San Francisco, USA: Like the internet and GPS before them, drones are evolving to become powerful business tools. Today they’re being put to work in commercial and civil government applications, creating a market opportunity estimated at $100bn by 2025. However the value created is not in the machine but in the data insights they produce.
Speaking on stage at the AI Summit in San Francisco, SenSat CEO James Dean announced plans to cut the price of drone data by over 90%, enabling better access to this revolutionary data. “We’re really beginning to see the digital impacts this data can have on business” said Dean. “By removing another barrier to entry – cost – we’re helping businesses achieve the results they need”.
SenSat focus on enterprise drone applications, supporting over $1.5 billion in infrastructure projects since the company launched in 2015. Their data is used to create ‘smart infrastructure’, digital replicas of roads and rail assets that link embedded data about condition, materials and useage.
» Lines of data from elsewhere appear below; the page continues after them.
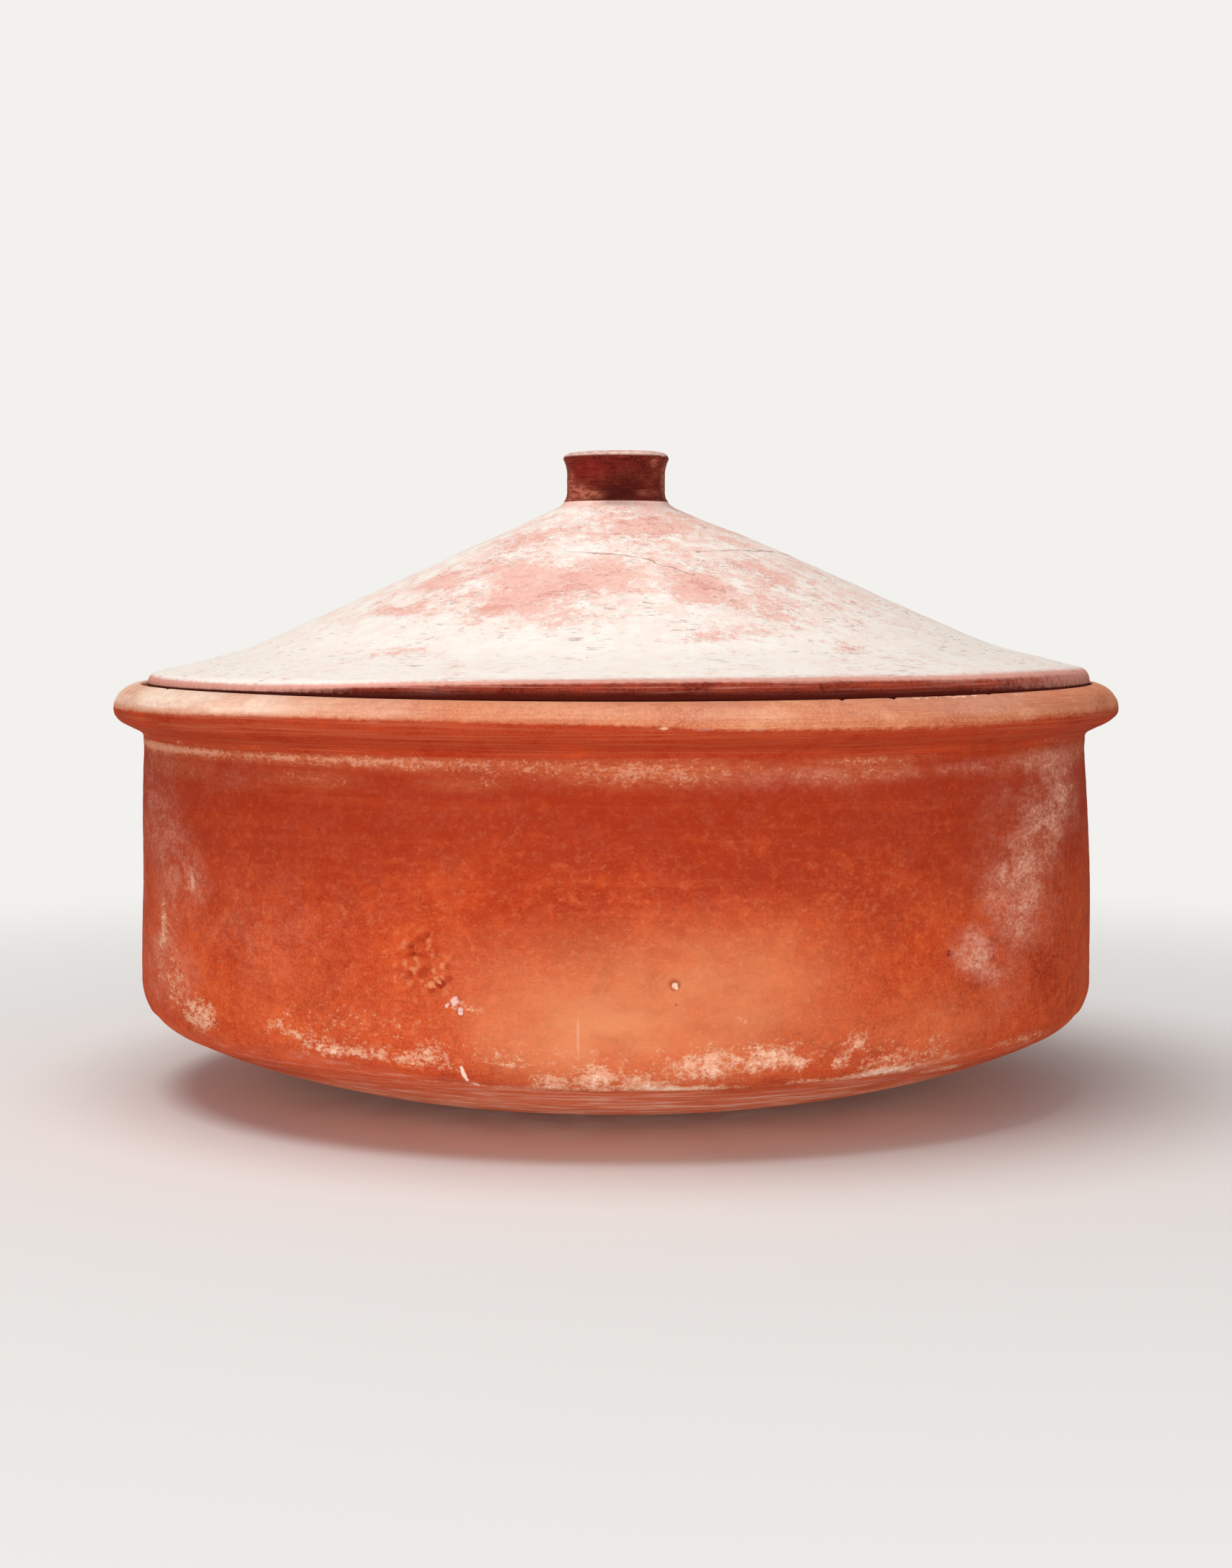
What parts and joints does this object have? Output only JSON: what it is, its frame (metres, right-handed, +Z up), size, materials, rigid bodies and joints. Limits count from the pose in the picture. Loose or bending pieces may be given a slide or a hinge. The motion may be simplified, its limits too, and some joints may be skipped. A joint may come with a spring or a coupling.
{
  "type": "cooking pot",
  "caption": "Wide unglazed earthenware cooking pot with a shallow round base, upright wall, thick everted rim and a loose conical lid with a short waisted knob.",
  "frame": {"origin": "centre of the flat under the base, on the pot's axis", "axes": "+Z up along the axis that the pot was thrown on; the pot is round, so X and Y are alike"},
  "size_m": [0.3004, 0.3004, 0.1902],
  "materials": {
    "bowl_terracotta": "unglazed, matt, with fine throwing lines, pale grits and a faint white bloom",
    "rim_terracotta": "unglazed, matt, smoothed, dusted white on top",
    "lid_terracotta": "unglazed, matt, pink-red clay under a heavy cream-white bloom",
    "knob_terracotta": "unglazed, matt, dark red-brown with throwing lines"
  },
  "bodies": {
    "pot": {"pot_bowl": "bowl_terracotta", "pot_rim": "rim_terracotta"},
    "lid": {"lid_cone": "lid_terracotta", "lid_knob": "knob_terracotta"}
  },
  "joints": [
    {"name": "lid_lift", "type": "slide", "parent": "pot", "child": "lid", "axis": [0, 0, 1], "range_m": [0, 0.15]}
  ]
}
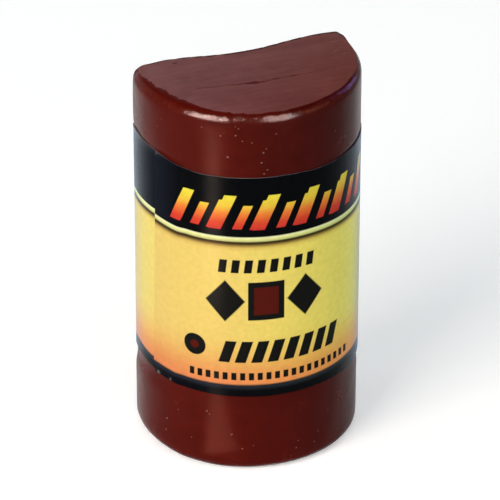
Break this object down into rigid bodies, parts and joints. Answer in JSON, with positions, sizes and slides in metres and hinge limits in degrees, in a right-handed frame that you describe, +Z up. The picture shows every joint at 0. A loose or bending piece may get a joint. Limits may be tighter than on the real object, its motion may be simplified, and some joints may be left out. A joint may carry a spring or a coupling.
{
  "type": "furniture repair wax stick",
  "caption": "Half-round stick of soft brown filler wax for wood repairs, with a printed film wrapped round its waist and lapped over its own end.",
  "frame": {"origin": "middle of the base: on the plane it stands on, midway between the round front and the rear's shoulders and midway between the two sides", "axes": "+Z up along the stick, -Y out of the round front, +Y out of the shallow hollow at the rear, +X to the right as the front is seen"},
  "size_m": [0.0234, 0.0154, 0.0416],
  "materials": {
    "soft_wax": "semi-gloss cast wax, dark red-brown",
    "printed_film": "glossy printed film, yellow with black bands"
  },
  "bodies": {
    "root": {"wax_body": "soft_wax", "label_wrap": "printed_film"}
  },
  "joints": []
}
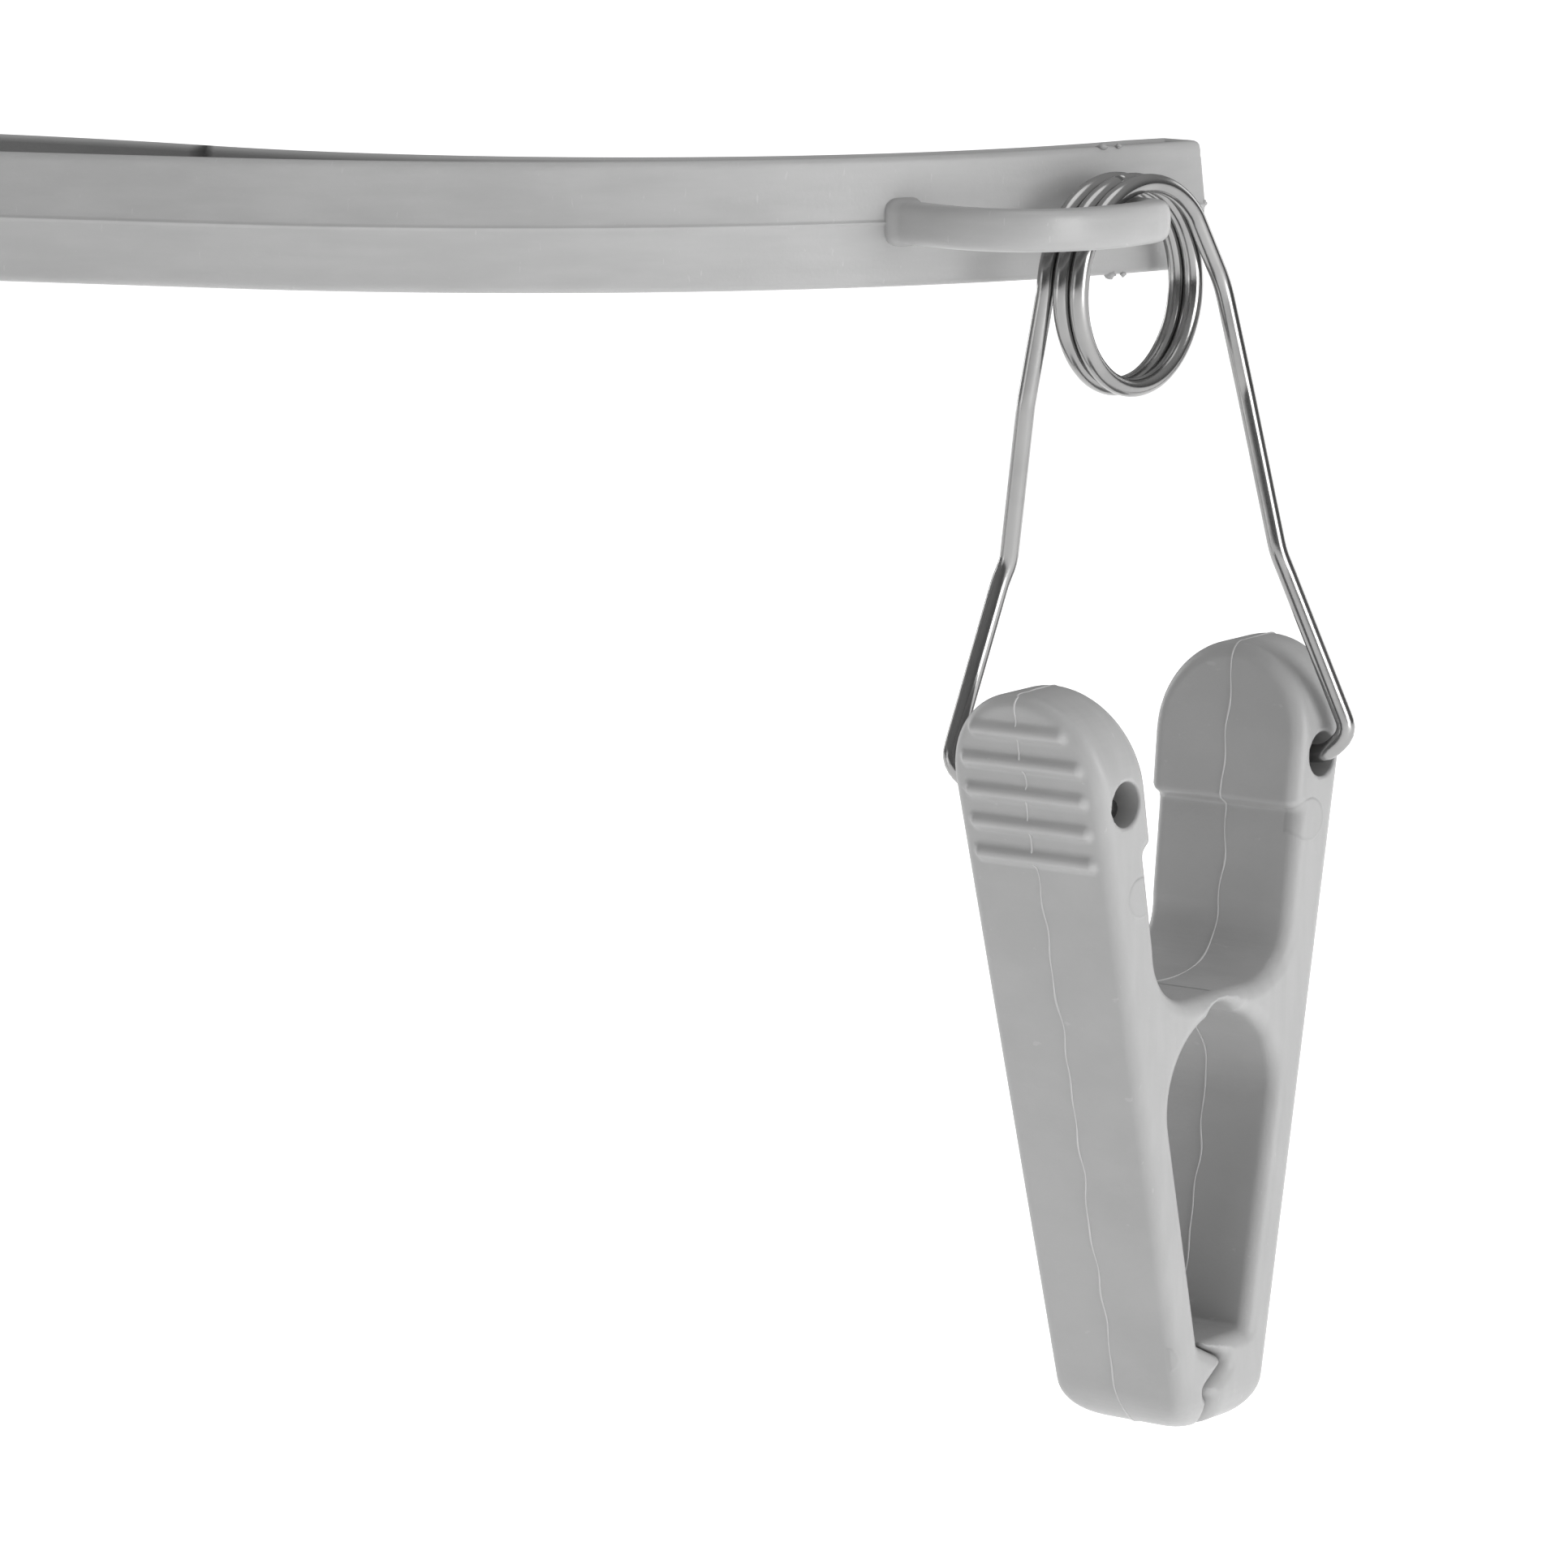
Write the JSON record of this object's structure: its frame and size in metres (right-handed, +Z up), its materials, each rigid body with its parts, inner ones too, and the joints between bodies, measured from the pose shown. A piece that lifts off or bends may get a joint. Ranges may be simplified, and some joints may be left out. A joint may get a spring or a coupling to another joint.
{
  "type": "hanging rotary clothes dryer",
  "caption": "Hanging rotary clothes dryer: a rail hook, a swivelling hub and curved arms whose loops carry spring clothes pegs.",
  "frame": {"origin": "middle of the rail that the hook sits on", "axes": "+Z up along the swivel axis, Y along the rail"},
  "size_m": [0.4546, 0.4546, 0.1862],
  "materials": {
    "arm_plastic": "moulded polypropylene, slight sheen",
    "hub_plastic": "moulded polypropylene, slight sheen",
    "hook_plastic": "moulded polypropylene, slight sheen",
    "peg_plastic": "moulded polypropylene, slight sheen",
    "spring_steel": "bright drawn wire",
    "fastener_steel": "zinc plated"
  },
  "bodies": {
    "hanger": {"hook": "hook_plastic", "swivel_screw": "fastener_steel", "swivel_washer": "fastener_steel"},
    "dryer": {"hub_upper_shell": "hub_plastic", "hub_lower_shell": "hub_plastic", "hub_screws": "fastener_steel", "arm_1": "arm_plastic", "arm_2": "arm_plastic", "arm_3": "arm_plastic", "arm_4": "arm_plastic"},
    "peg_1_hanging_spring": {"peg_1_spring": "spring_steel"},
    "peg_1_left": {"peg_1_left_lever": "peg_plastic"},
    "peg_1_right": {"peg_1_right_lever": "peg_plastic"},
    "peg_2_hanging_spring": {"peg_2_spring": "spring_steel"},
    "peg_2_left": {"peg_2_left_lever": "peg_plastic"},
    "peg_2_right": {"peg_2_right_lever": "peg_plastic"},
    "peg_3_hanging_spring": {"peg_3_spring": "spring_steel"},
    "peg_3_left": {"peg_3_left_lever": "peg_plastic"},
    "peg_3_right": {"peg_3_right_lever": "peg_plastic"},
    "peg_4_hanging_spring": {"peg_4_spring": "spring_steel"},
    "peg_4_left": {"peg_4_left_lever": "peg_plastic"},
    "peg_4_right": {"peg_4_right_lever": "peg_plastic"},
    "peg_5_hanging_spring": {"peg_5_spring": "spring_steel"},
    "peg_5_left": {"peg_5_left_lever": "peg_plastic"},
    "peg_5_right": {"peg_5_right_lever": "peg_plastic"},
    "peg_6_hanging_spring": {"peg_6_spring": "spring_steel"},
    "peg_6_left": {"peg_6_left_lever": "peg_plastic"},
    "peg_6_right": {"peg_6_right_lever": "peg_plastic"},
    "peg_7_hanging_spring": {"peg_7_spring": "spring_steel"},
    "peg_7_left": {"peg_7_left_lever": "peg_plastic"},
    "peg_7_right": {"peg_7_right_lever": "peg_plastic"},
    "peg_8_hanging_spring": {"peg_8_spring": "spring_steel"},
    "peg_8_left": {"peg_8_left_lever": "peg_plastic"},
    "peg_8_right": {"peg_8_right_lever": "peg_plastic"}
  },
  "joints": [
    {"name": "hub_swivel", "type": "hinge", "parent": "hanger", "child": "dryer", "pos_m": [0, 0, -0.05781], "axis": [0, 0, 1], "continuous": true},
    {"name": "peg_1_swing", "type": "hinge", "parent": "dryer", "child": "peg_1_hanging_spring", "pos_m": [0.20889, -0.05086, -0.06546], "axis": [0.7738, -0.6334, 0], "range_deg": [-25, 25]},
    {"name": "peg_1_squeeze", "type": "hinge", "parent": "peg_1_hanging_spring", "child": "peg_1_left", "pos_m": [0.21134, -0.0504, -0.12696], "axis": [-0.7738, 0.6334, 0], "range_deg": [0, 8], "stiffness_Nm_per_rad": 0.05, "springref_deg": -11.46, "deforming": ["peg_1_spring"]},
    {"name": "peg_1_squeeze_right", "type": "hinge", "parent": "peg_1_hanging_spring", "child": "peg_1_right", "pos_m": [0.21134, -0.0504, -0.12696], "axis": [0.7738, -0.6334, 0], "range_deg": [0, 8]},
    {"name": "peg_2_swing", "type": "hinge", "parent": "dryer", "child": "peg_2_hanging_spring", "pos_m": [0.07868, -0.0421, -0.06546], "axis": [-0.0576, -0.9983, 0], "range_deg": [-25, 25]},
    {"name": "peg_2_squeeze", "type": "hinge", "parent": "peg_2_hanging_spring", "child": "peg_2_left", "pos_m": [0.08049, -0.0438, -0.12696], "axis": [0.0576, 0.9983, 0], "range_deg": [0, 8], "stiffness_Nm_per_rad": 0.05, "springref_deg": -11.46, "deforming": ["peg_2_spring"]},
    {"name": "peg_2_squeeze_right", "type": "hinge", "parent": "peg_2_hanging_spring", "child": "peg_2_right", "pos_m": [0.08049, -0.0438, -0.12696], "axis": [-0.0576, -0.9983, 0], "range_deg": [0, 8]},
    {"name": "peg_3_swing", "type": "hinge", "parent": "dryer", "child": "peg_3_hanging_spring", "pos_m": [0.05086, 0.20889, -0.06546], "axis": [0.6334, 0.7738, 0], "range_deg": [-25, 25]},
    {"name": "peg_3_squeeze", "type": "hinge", "parent": "peg_3_hanging_spring", "child": "peg_3_left", "pos_m": [0.0504, 0.21134, -0.12696], "axis": [-0.6334, -0.7738, 0], "range_deg": [0, 8], "stiffness_Nm_per_rad": 0.05, "springref_deg": -11.46, "deforming": ["peg_3_spring"]},
    {"name": "peg_3_squeeze_right", "type": "hinge", "parent": "peg_3_hanging_spring", "child": "peg_3_right", "pos_m": [0.0504, 0.21134, -0.12696], "axis": [0.6334, 0.7738, 0], "range_deg": [0, 8]},
    {"name": "peg_4_swing", "type": "hinge", "parent": "dryer", "child": "peg_4_hanging_spring", "pos_m": [0.0421, 0.07868, -0.06546], "axis": [0.9983, -0.0576, 0], "range_deg": [-25, 25]},
    {"name": "peg_4_squeeze", "type": "hinge", "parent": "peg_4_hanging_spring", "child": "peg_4_left", "pos_m": [0.0438, 0.08049, -0.12696], "axis": [-0.9983, 0.0576, 0], "range_deg": [0, 8], "stiffness_Nm_per_rad": 0.05, "springref_deg": -11.46, "deforming": ["peg_4_spring"]},
    {"name": "peg_4_squeeze_right", "type": "hinge", "parent": "peg_4_hanging_spring", "child": "peg_4_right", "pos_m": [0.0438, 0.08049, -0.12696], "axis": [0.9983, -0.0576, 0], "range_deg": [0, 8]},
    {"name": "peg_5_swing", "type": "hinge", "parent": "dryer", "child": "peg_5_hanging_spring", "pos_m": [-0.20889, 0.05086, -0.06546], "axis": [-0.7738, 0.6334, 0], "range_deg": [-25, 25]},
    {"name": "peg_5_squeeze", "type": "hinge", "parent": "peg_5_hanging_spring", "child": "peg_5_left", "pos_m": [-0.21134, 0.0504, -0.12696], "axis": [0.7738, -0.6334, 0], "range_deg": [0, 8], "stiffness_Nm_per_rad": 0.05, "springref_deg": -11.46, "deforming": ["peg_5_spring"]},
    {"name": "peg_5_squeeze_right", "type": "hinge", "parent": "peg_5_hanging_spring", "child": "peg_5_right", "pos_m": [-0.21134, 0.0504, -0.12696], "axis": [-0.7738, 0.6334, 0], "range_deg": [0, 8]},
    {"name": "peg_6_swing", "type": "hinge", "parent": "dryer", "child": "peg_6_hanging_spring", "pos_m": [-0.07868, 0.0421, -0.06546], "axis": [0.0576, 0.9983, 0], "range_deg": [-25, 25]},
    {"name": "peg_6_squeeze", "type": "hinge", "parent": "peg_6_hanging_spring", "child": "peg_6_left", "pos_m": [-0.08049, 0.0438, -0.12696], "axis": [-0.0576, -0.9983, 0], "range_deg": [0, 8], "stiffness_Nm_per_rad": 0.05, "springref_deg": -11.46, "deforming": ["peg_6_spring"]},
    {"name": "peg_6_squeeze_right", "type": "hinge", "parent": "peg_6_hanging_spring", "child": "peg_6_right", "pos_m": [-0.08049, 0.0438, -0.12696], "axis": [0.0576, 0.9983, 0], "range_deg": [0, 8]},
    {"name": "peg_7_swing", "type": "hinge", "parent": "dryer", "child": "peg_7_hanging_spring", "pos_m": [-0.05086, -0.20889, -0.06546], "axis": [-0.6334, -0.7738, 0], "range_deg": [-25, 25]},
    {"name": "peg_7_squeeze", "type": "hinge", "parent": "peg_7_hanging_spring", "child": "peg_7_left", "pos_m": [-0.0504, -0.21134, -0.12696], "axis": [0.6334, 0.7738, 0], "range_deg": [0, 8], "stiffness_Nm_per_rad": 0.05, "springref_deg": -11.46, "deforming": ["peg_7_spring"]},
    {"name": "peg_7_squeeze_right", "type": "hinge", "parent": "peg_7_hanging_spring", "child": "peg_7_right", "pos_m": [-0.0504, -0.21134, -0.12696], "axis": [-0.6334, -0.7738, 0], "range_deg": [0, 8]},
    {"name": "peg_8_swing", "type": "hinge", "parent": "dryer", "child": "peg_8_hanging_spring", "pos_m": [-0.0421, -0.07868, -0.06546], "axis": [-0.9983, 0.0576, 0], "range_deg": [-25, 25]},
    {"name": "peg_8_squeeze", "type": "hinge", "parent": "peg_8_hanging_spring", "child": "peg_8_left", "pos_m": [-0.0438, -0.08049, -0.12696], "axis": [0.9983, -0.0576, 0], "range_deg": [0, 8], "stiffness_Nm_per_rad": 0.05, "springref_deg": -11.46, "deforming": ["peg_8_spring"]},
    {"name": "peg_8_squeeze_right", "type": "hinge", "parent": "peg_8_hanging_spring", "child": "peg_8_right", "pos_m": [-0.0438, -0.08049, -0.12696], "axis": [-0.9983, 0.0576, 0], "range_deg": [0, 8]}
  ],
  "couplings": [
    {"joint": "peg_1_squeeze_right", "follows": "peg_1_squeeze", "ratio": 1},
    {"joint": "peg_2_squeeze_right", "follows": "peg_2_squeeze", "ratio": 1},
    {"joint": "peg_3_squeeze_right", "follows": "peg_3_squeeze", "ratio": 1},
    {"joint": "peg_4_squeeze_right", "follows": "peg_4_squeeze", "ratio": 1},
    {"joint": "peg_5_squeeze_right", "follows": "peg_5_squeeze", "ratio": 1},
    {"joint": "peg_6_squeeze_right", "follows": "peg_6_squeeze", "ratio": 1},
    {"joint": "peg_7_squeeze_right", "follows": "peg_7_squeeze", "ratio": 1},
    {"joint": "peg_8_squeeze_right", "follows": "peg_8_squeeze", "ratio": 1}
  ]
}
This type of data can help save over $1.5 trillion in maintenance costs by 2025 according to the Boston Consulting Group.
SenSat have been awarded Pathfinder status, the regulatory support to fly Beyond Visual Line of Sight (BVLOS). “BVLOS is often cited as a turning point in our industry, it is the beginning of the journey for true applications of this data as it allows us to capture more data efficiently and safely” comments Dean. “At SenSat we are using that advantage to make data more available, more accessible”.
A 90% cost reduction in a core product is not an easy feat. His full description of the math is summarised below:
First, fly a tighter line. Replacing a typical linear scan (about 200m across) with one-half that size (100m across) reduces the area by a factor of four (since area = π x radius2). Since most linear projects are priced on area, reducing the waste area will eradicate unnecessary costs.
Second, speed it up. Drones today work half the time and spend the other half in take off/landing routines or changing batteries. Dean proposes continuous flights without changing batteries (longer endurance), cutting costs in half again. A hypothetical tunnel would then cost about $125 million.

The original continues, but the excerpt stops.